▸ **PROBLEM DETAILS**
Would you return all of this data exactly, leaving nothing out?

++++ TASK DATA

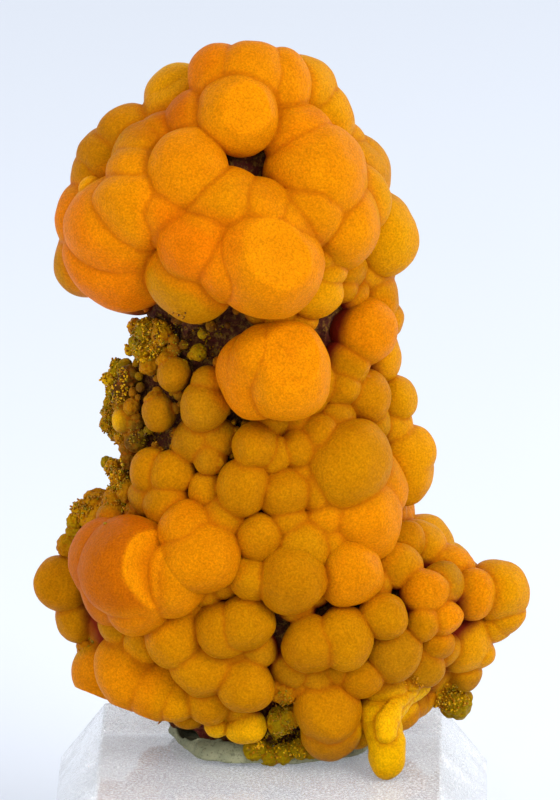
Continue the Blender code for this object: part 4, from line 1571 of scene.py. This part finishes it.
@dataclass
class Studio:
    """Pale floor, soft light and the camera of the display view."""

    floor_size: float = 6.0
    floor_drop: float = 0.0002
    floor_colour: Colour = (0.74, 0.775, 0.84)
    sky: Colour = (0.90, 0.94, 1.0)
    sky_strength: float = 0.92
    camera_azimuth: float = 0.9
    camera_distance: float = 0.97
    camera_frame: float = 80.0
    camera_sensor: float = 36.0
    camera_clip: tuple[float, float] = (0.05, 20.0)
    subject_depth: float = 8.0
    lit_height: float = 35.0
    aim: tuple[float, float] = (1.0, 36.1)
    lamps: tuple[Lamp, ...] = (
        Lamp("key", (0.30, -0.32, 0.34), 0.26, 2.0, (1.0, 0.98, 0.95)),
        Lamp("rim", (0.38, 0.22, 0.22), 0.20, 0.5, (1.0, 0.98, 0.94)),
        Lamp("fill", (-0.40, -0.30, 0.24), 0.30, 0.9, (1.0, 0.98, 0.95)),
        Lamp("glint", (-0.06, -0.80, 0.36), 0.035, 0.4, (1.0, 1.0, 1.0)),
    )

    def floor(self) -> bpy.types.Object:
        """Lays the pale floor."""
        deselect()
        bpy.ops.mesh.primitive_plane_add(size=self.floor_size, location=(0, 0, -self.floor_drop))
        obj = bpy.context.object
        obj.name = "floor"
        graph = Graph("floor")
        graph.set(Base_Color=(*self.floor_colour, 1.0), Roughness=0.9, Specular_IOR_Level=0.1)
        obj.data.materials.append(graph.material)
        return obj

    def world(self) -> None:
        """Sets the even pale surround."""
        world = bpy.data.worlds.new("surround")
        world.use_nodes = True
        background = world.node_tree.nodes["Background"]
        background.inputs["Color"].default_value = (*self.sky, 1.0)
        background.inputs["Strength"].default_value = self.sky_strength
        bpy.context.scene.world = world

    def camera(self) -> bpy.types.Object:
        """Sets the camera that looks slightly down on the specimen."""
        turn = math.radians(self.camera_azimuth)
        back = Vector((
            math.sin(turn) * math.cos(LOOK_DOWN),
            -math.cos(turn) * math.cos(LOOK_DOWN),
            math.sin(LOOK_DOWN),
        ))
        right = Vector((math.cos(turn), math.sin(turn), 0))
        across, up = self.aim
        target = in_frame((0, 0, 0)) + right * across * MM + back.cross(right) * up * MM
        data = bpy.data.cameras.new("camera")
        data.sensor_width = self.camera_sensor
        data.lens = data.sensor_width * (self.camera_distance / MM - self.subject_depth) / self.camera_frame
        data.clip_start, data.clip_end = self.camera_clip
        obj = bpy.data.objects.new("camera", data)
        obj.location = target + back * self.camera_distance
        obj.rotation_euler = (-back).to_track_quat("-Z", "Y").to_euler()
        bpy.context.scene.collection.objects.link(obj)
        bpy.context.scene.camera = obj
        return obj

    def build(self) -> None:
        """Sets up floor, surround, lamps and camera."""
        self.floor()
        self.world()
        target = in_frame((0, 0, self.lit_height))
        for lamp in self.lamps:
            lamp.light(target)
        self.camera()
        bpy.context.scene.view_settings.view_transform = "Standard"


def clear_scene() -> None:
    """Removes what the scene holds before the part is loaded."""
    for obj in list(bpy.data.objects):
        bpy.data.objects.remove(obj)


def report(obj: bpy.types.Object) -> None:
    """Logs a finished piece's name and number of faces."""
    LOG.info("%s: %d faces", obj.name, len(obj.data.polygons))


def main() -> None:
    """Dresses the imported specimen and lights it."""
    logging.basicConfig(level=logging.INFO, format="%(message)s", stream=sys.stdout)
    clear_scene()
    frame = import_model()
    report(AcrylicBlock().build())
    report(MountingPutty(frame).build())
    rock = RockCore(frame)
    rock_piece = rock.build()
    report(rock_piece)
    crust = Crust(rock, Planting(rock))
    pieces = crust.build()
    report(Druse(crust.beads).build([rock_piece, *pieces]))
    Studio().build()


if __name__ == "__main__":
    main()
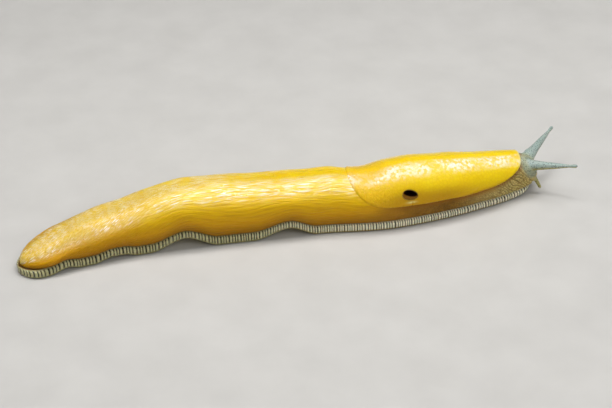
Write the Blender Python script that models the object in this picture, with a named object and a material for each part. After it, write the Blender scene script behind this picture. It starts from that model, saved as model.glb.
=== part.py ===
"""A crawling banana slug at life size, as a still model: one closed solid for each part of the body.

The slug lies along +X with its head at +X and its right side at -Y, and Z = 0 is the floor.
Sizes are in millimetres and become metres where a mesh is made. Stations along the body are measured
from the tip of the tail. The body is a loft of dome-shaped sections on a gently bending line, parted
by thin cuts into the lengths that a person would name: tail, trunk, neck and head. Below it is the
foot with its fringe, on top the mantle with the breathing pore, and in front are the four tentacles.
"""

import functools
import math

import bmesh
import bpy
from mathutils import Matrix, Vector

MM = 0.001
GAP = 0.3  # between two parts that meet

# Driving sizes of the body
BODY_LENGTH = 175.0
ORIGIN = Vector((93.42, 0.07, 0.0))  # the frame's origin, from the tip of the tail

# How the body lies and how thick it is: (station, value) pairs, joined by a smooth curve
ASIDE = (
    (0, 1.4), (5, 2.4), (19, 5.5), (38, 7.1), (65, 5.0), (97, 0.2), (121, -3.6), (136, -4.1), (155, -3.9),
    (165, -3.2), (175, -1.8),
)
LIFT = (
    (0, 0.2), (1.5, 0.0), (7.5, 0.0), (13, 1.2), (18.5, 0.0), (22.5, 0.0), (29, 1.4), (33, 1.2), (38, 0.0),
    (42, 0.0), (54, 4.0), (65, 0.0), (76, 0.0), (88, 3.4), (97, 0.0), (150, 0.0), (159, 0.0), (173, 1.6),
)
HALF_WIDTH = (
    (0, 6.6), (10, 7.6), (23, 8.6), (43, 9.3), (73, 9.8), (99, 9.2), (121, 10.2), (141, 9.4), (155, 7.7),
    (165, 6.4), (175, 5.8),
)
BACK_HEIGHT = (
    (0, 6.7), (7, 7.6), (23, 12.3), (34, 14.0), (43, 16.6), (56, 19.0), (66, 19.2), (76, 18.2), (90, 17.9),
    (102, 18.2), (107, 17.4), (113, 16.8), (121, 18.5), (128, 19.1), (136, 18.1), (146, 16.6), (157, 14.8),
    (175, 11.7),
)
TAIL_START = 1.0
TAIL_ROUNDING, HEAD_ROUNDING = 9.0, 7.0  # the lengths over which the body closes to its tips
TAIL_CLOSES_AT, HEAD_CLOSES_AT = 3.0, 6.0  # heights of the two tips above the sole
WIDEST_SHARE = 0.44  # of the back's height, where the body is widest
SIDE_FULLNESS = 0.90  # under 1 makes the back fuller than an ellipse
KEEL_LENGTH, KEEL_FULLNESS = 30.0, 1.22  # towards the tail's tip the back narrows to a keel
WAIST = 0.9  # how far the body draws in above the foot
SIDE_LENGTH_SHARE = 1.25  # of the back's height, about as long as one side of the body is round its section

# The foot: a flat sole whose edge is a rounded band, the fringe
FOOT_START, FOOT_END = 0.0, 172.0
FRINGE_HEIGHT = ((0, 2.4), (13, 3.2), (53, 3.2), (113, 2.9), (143, 2.6), (173, 2.0))
FRINGE_DEPTH = 1.6
FRINGE_SQUARENESS = 0.75  # under 1 makes the band squarer than round
FOOT_SPREAD = -0.1  # from the body's widest line out to the fringe
FOOT_TAIL_ROUNDING, FOOT_FRONT_ROUNDING = 6.0, 7.0
FOOT_TIP_REACH = 0.4  # half the foot's width at its two ends

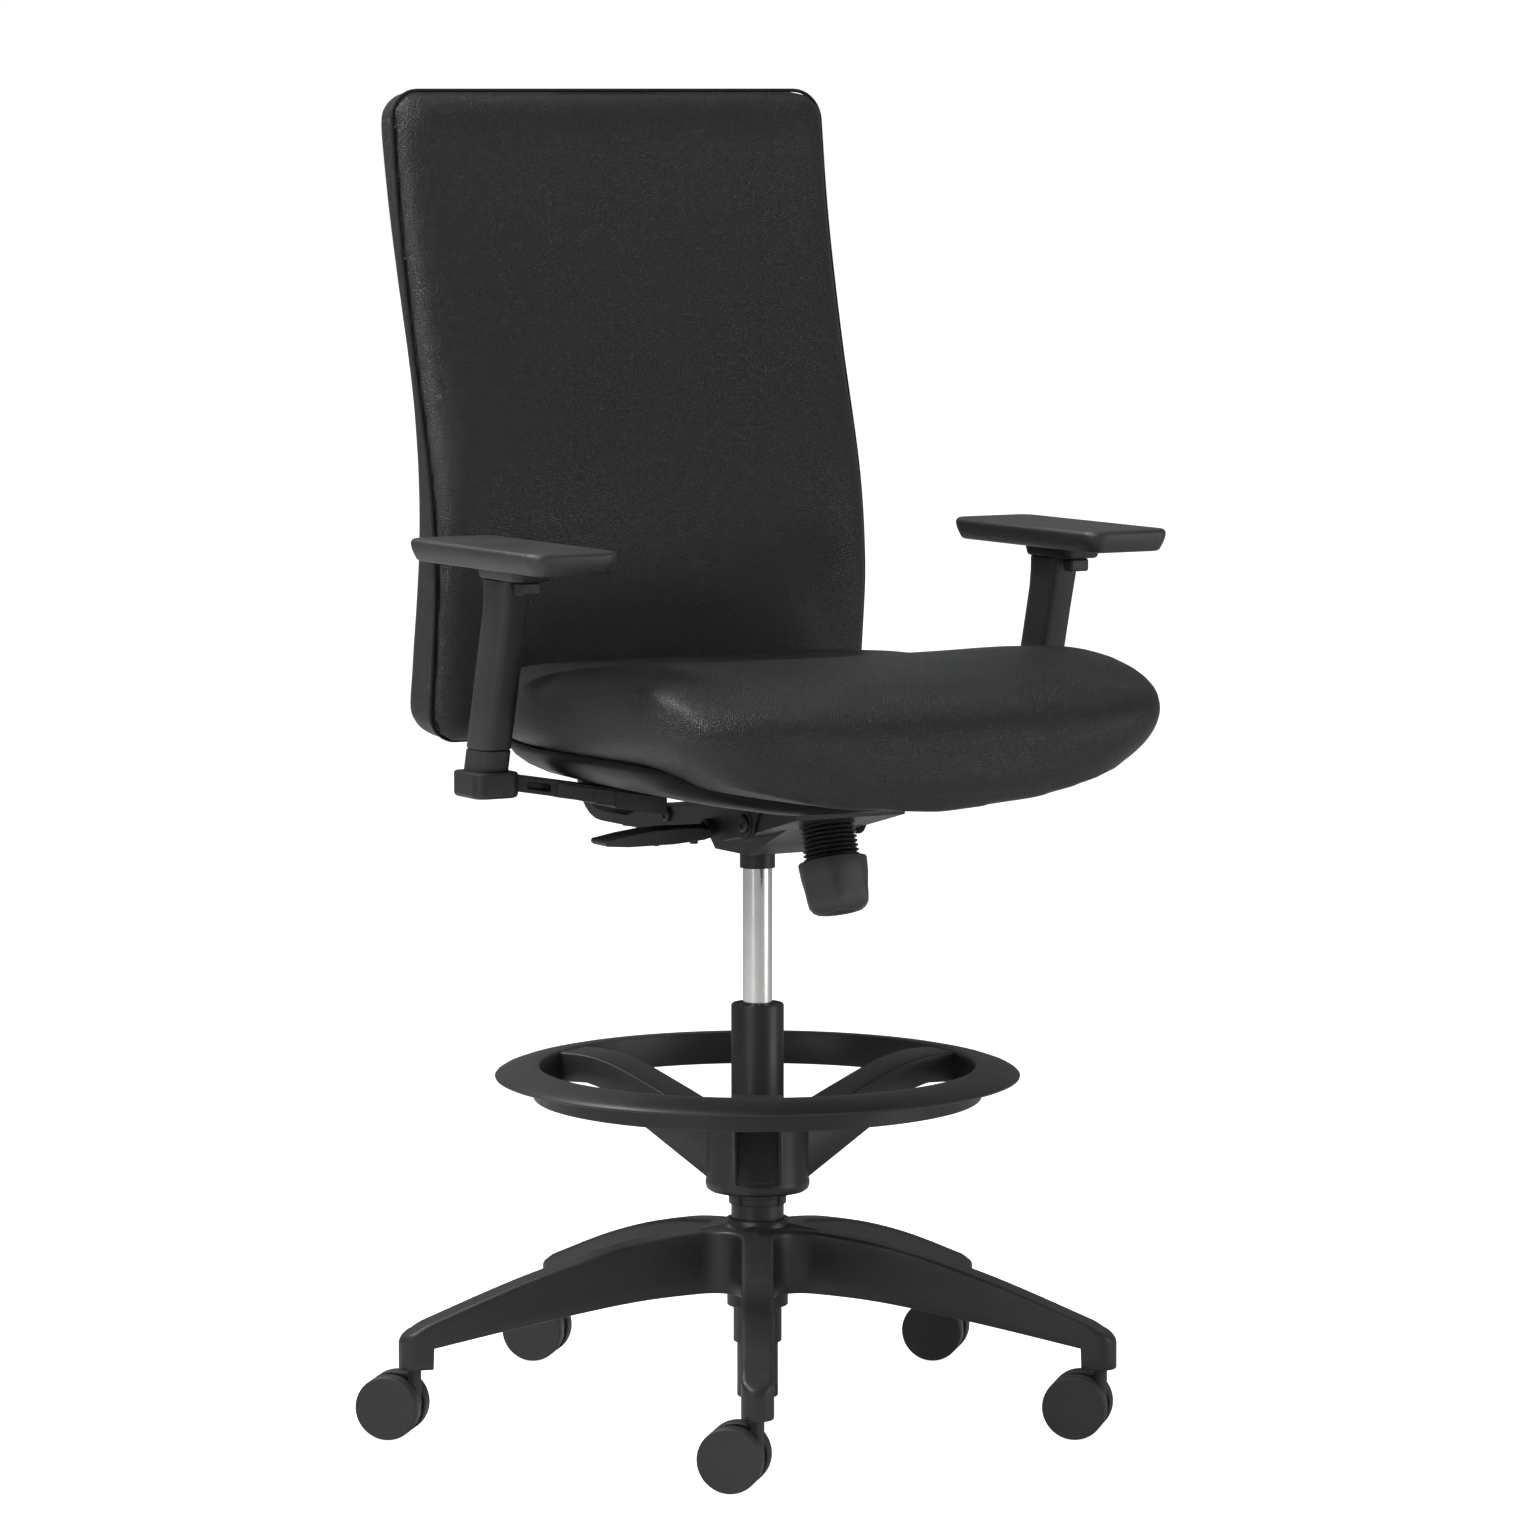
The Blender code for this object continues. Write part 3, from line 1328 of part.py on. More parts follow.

++++++++

▸ **FINAL RESULT**
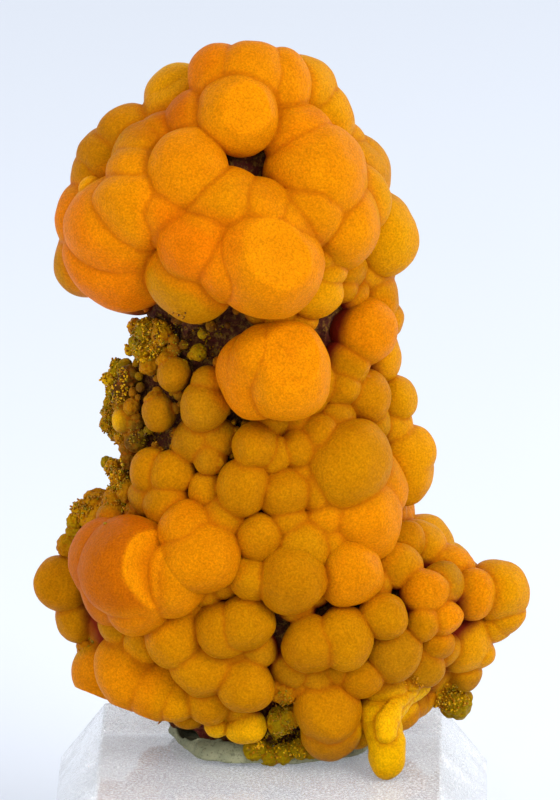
Continue the Blender code for this object: part 4, from line 1571 of scene.py. This part finishes it.
@dataclass
class Studio:
    """Pale floor, soft light and the camera of the display view."""

    floor_size: float = 6.0
    floor_drop: float = 0.0002
    floor_colour: Colour = (0.74, 0.775, 0.84)
    sky: Colour = (0.90, 0.94, 1.0)
    sky_strength: float = 0.92
    camera_azimuth: float = 0.9
    camera_distance: float = 0.97
    camera_frame: float = 80.0
    camera_sensor: float = 36.0
    camera_clip: tuple[float, float] = (0.05, 20.0)
    subject_depth: float = 8.0
    lit_height: float = 35.0
    aim: tuple[float, float] = (1.0, 36.1)
    lamps: tuple[Lamp, ...] = (
        Lamp("key", (0.30, -0.32, 0.34), 0.26, 2.0, (1.0, 0.98, 0.95)),
        Lamp("rim", (0.38, 0.22, 0.22), 0.20, 0.5, (1.0, 0.98, 0.94)),
        Lamp("fill", (-0.40, -0.30, 0.24), 0.30, 0.9, (1.0, 0.98, 0.95)),
        Lamp("glint", (-0.06, -0.80, 0.36), 0.035, 0.4, (1.0, 1.0, 1.0)),
    )

    def floor(self) -> bpy.types.Object:
        """Lays the pale floor."""
        deselect()
        bpy.ops.mesh.primitive_plane_add(size=self.floor_size, location=(0, 0, -self.floor_drop))
        obj = bpy.context.object
        obj.name = "floor"
        graph = Graph("floor")
        graph.set(Base_Color=(*self.floor_colour, 1.0), Roughness=0.9, Specular_IOR_Level=0.1)
        obj.data.materials.append(graph.material)
        return obj

    def world(self) -> None:
        """Sets the even pale surround."""
        world = bpy.data.worlds.new("surround")
        world.use_nodes = True
        background = world.node_tree.nodes["Background"]
        background.inputs["Color"].default_value = (*self.sky, 1.0)
        background.inputs["Strength"].default_value = self.sky_strength
        bpy.context.scene.world = world

    def camera(self) -> bpy.types.Object:
        """Sets the camera that looks slightly down on the specimen."""
        turn = math.radians(self.camera_azimuth)
        back = Vector((
            math.sin(turn) * math.cos(LOOK_DOWN),
            -math.cos(turn) * math.cos(LOOK_DOWN),
            math.sin(LOOK_DOWN),
        ))
        right = Vector((math.cos(turn), math.sin(turn), 0))
        across, up = self.aim
        target = in_frame((0, 0, 0)) + right * across * MM + back.cross(right) * up * MM
        data = bpy.data.cameras.new("camera")
        data.sensor_width = self.camera_sensor
        data.lens = data.sensor_width * (self.camera_distance / MM - self.subject_depth) / self.camera_frame
        data.clip_start, data.clip_end = self.camera_clip
        obj = bpy.data.objects.new("camera", data)
        obj.location = target + back * self.camera_distance
        obj.rotation_euler = (-back).to_track_quat("-Z", "Y").to_euler()
        bpy.context.scene.collection.objects.link(obj)
        bpy.context.scene.camera = obj
        return obj

    def build(self) -> None:
        """Sets up floor, surround, lamps and camera."""
        self.floor()
        self.world()
        target = in_frame((0, 0, self.lit_height))
        for lamp in self.lamps:
            lamp.light(target)
        self.camera()
        bpy.context.scene.view_settings.view_transform = "Standard"


def clear_scene() -> None:
    """Removes what the scene holds before the part is loaded."""
    for obj in list(bpy.data.objects):
        bpy.data.objects.remove(obj)


def report(obj: bpy.types.Object) -> None:
    """Logs a finished piece's name and number of faces."""
    LOG.info("%s: %d faces", obj.name, len(obj.data.polygons))


def main() -> None:
    """Dresses the imported specimen and lights it."""
    logging.basicConfig(level=logging.INFO, format="%(message)s", stream=sys.stdout)
    clear_scene()
    frame = import_model()
    report(AcrylicBlock().build())
    report(MountingPutty(frame).build())
    rock = RockCore(frame)
    rock_piece = rock.build()
    report(rock_piece)
    crust = Crust(rock, Planting(rock))
    pieces = crust.build()
    report(Druse(crust.beads).build([rock_piece, *pieces]))
    Studio().build()


if __name__ == "__main__":
    main()
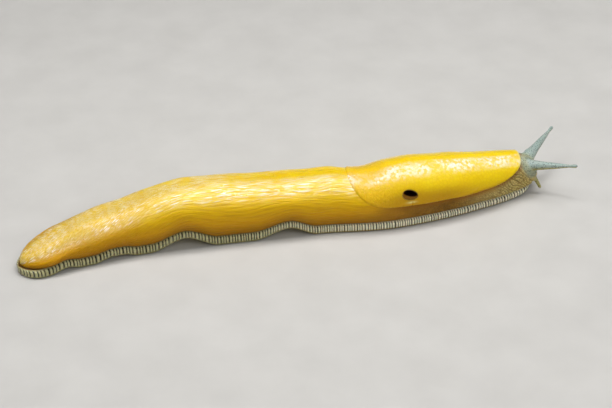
Write the Blender Python script that models the object in this picture, with a named object and a material for each part. After it, write the Blender scene script behind this picture. It starts from that model, saved as model.glb.
=== part.py ===
"""A crawling banana slug at life size, as a still model: one closed solid for each part of the body.

The slug lies along +X with its head at +X and its right side at -Y, and Z = 0 is the floor.
Sizes are in millimetres and become metres where a mesh is made. Stations along the body are measured
from the tip of the tail. The body is a loft of dome-shaped sections on a gently bending line, parted
by thin cuts into the lengths that a person would name: tail, trunk, neck and head. Below it is the
foot with its fringe, on top the mantle with the breathing pore, and in front are the four tentacles.
"""

import functools
import math

import bmesh
import bpy
from mathutils import Matrix, Vector

MM = 0.001
GAP = 0.3  # between two parts that meet

# Driving sizes of the body
BODY_LENGTH = 175.0
ORIGIN = Vector((93.42, 0.07, 0.0))  # the frame's origin, from the tip of the tail

# How the body lies and how thick it is: (station, value) pairs, joined by a smooth curve
ASIDE = (
    (0, 1.4), (5, 2.4), (19, 5.5), (38, 7.1), (65, 5.0), (97, 0.2), (121, -3.6), (136, -4.1), (155, -3.9),
    (165, -3.2), (175, -1.8),
)
LIFT = (
    (0, 0.2), (1.5, 0.0), (7.5, 0.0), (13, 1.2), (18.5, 0.0), (22.5, 0.0), (29, 1.4), (33, 1.2), (38, 0.0),
    (42, 0.0), (54, 4.0), (65, 0.0), (76, 0.0), (88, 3.4), (97, 0.0), (150, 0.0), (159, 0.0), (173, 1.6),
)
HALF_WIDTH = (
    (0, 6.6), (10, 7.6), (23, 8.6), (43, 9.3), (73, 9.8), (99, 9.2), (121, 10.2), (141, 9.4), (155, 7.7),
    (165, 6.4), (175, 5.8),
)
BACK_HEIGHT = (
    (0, 6.7), (7, 7.6), (23, 12.3), (34, 14.0), (43, 16.6), (56, 19.0), (66, 19.2), (76, 18.2), (90, 17.9),
    (102, 18.2), (107, 17.4), (113, 16.8), (121, 18.5), (128, 19.1), (136, 18.1), (146, 16.6), (157, 14.8),
    (175, 11.7),
)
TAIL_START = 1.0
TAIL_ROUNDING, HEAD_ROUNDING = 9.0, 7.0  # the lengths over which the body closes to its tips
TAIL_CLOSES_AT, HEAD_CLOSES_AT = 3.0, 6.0  # heights of the two tips above the sole
WIDEST_SHARE = 0.44  # of the back's height, where the body is widest
SIDE_FULLNESS = 0.90  # under 1 makes the back fuller than an ellipse
KEEL_LENGTH, KEEL_FULLNESS = 30.0, 1.22  # towards the tail's tip the back narrows to a keel
WAIST = 0.9  # how far the body draws in above the foot
SIDE_LENGTH_SHARE = 1.25  # of the back's height, about as long as one side of the body is round its section

# The foot: a flat sole whose edge is a rounded band, the fringe
FOOT_START, FOOT_END = 0.0, 172.0
FRINGE_HEIGHT = ((0, 2.4), (13, 3.2), (53, 3.2), (113, 2.9), (143, 2.6), (173, 2.0))
FRINGE_DEPTH = 1.6
FRINGE_SQUARENESS = 0.75  # under 1 makes the band squarer than round
FOOT_SPREAD = -0.1  # from the body's widest line out to the fringe
FOOT_TAIL_ROUNDING, FOOT_FRONT_ROUNDING = 6.0, 7.0
FOOT_TIP_REACH = 0.4  # half the foot's width at its two ends

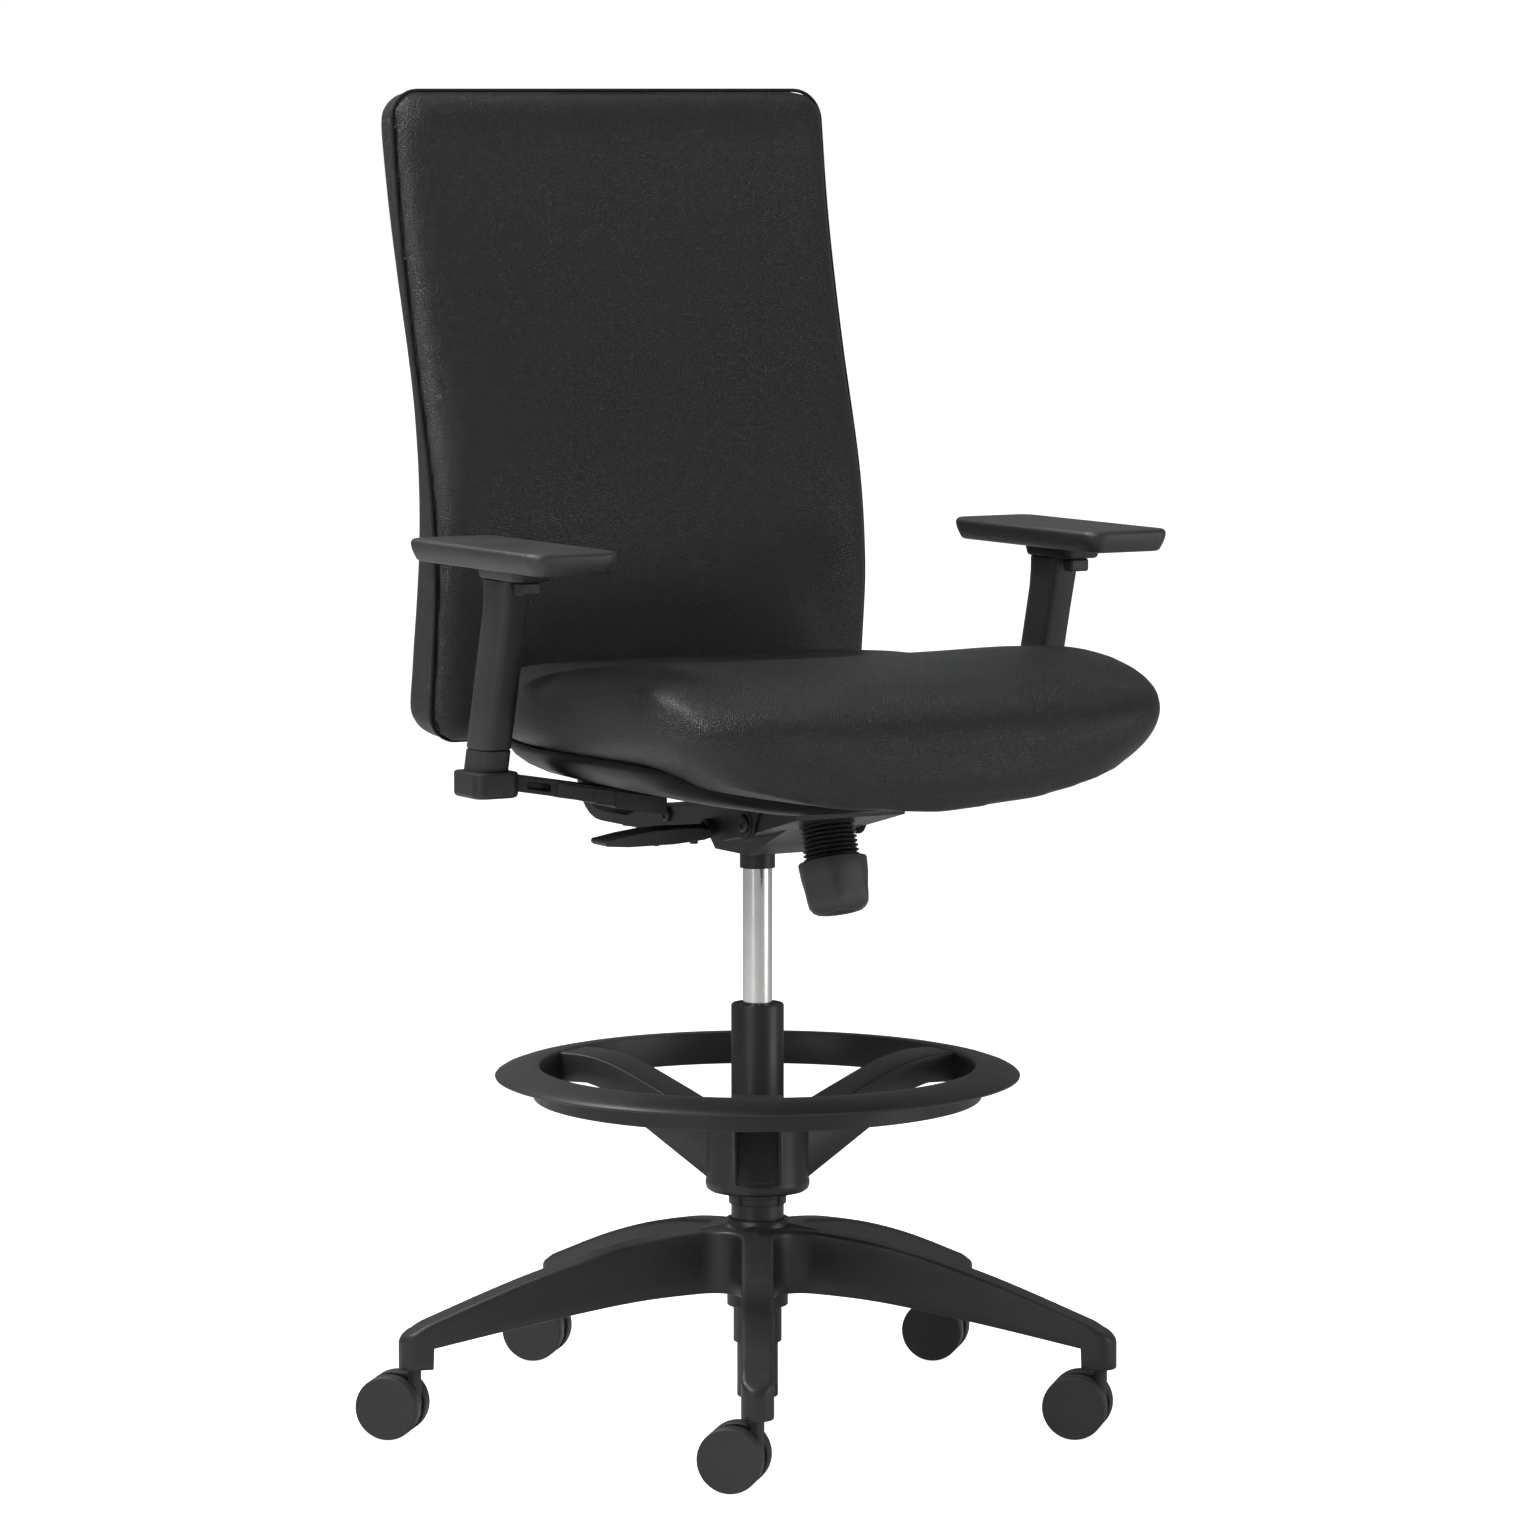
The Blender code for this object continues. Write part 3, from line 1328 of part.py on. More parts follow.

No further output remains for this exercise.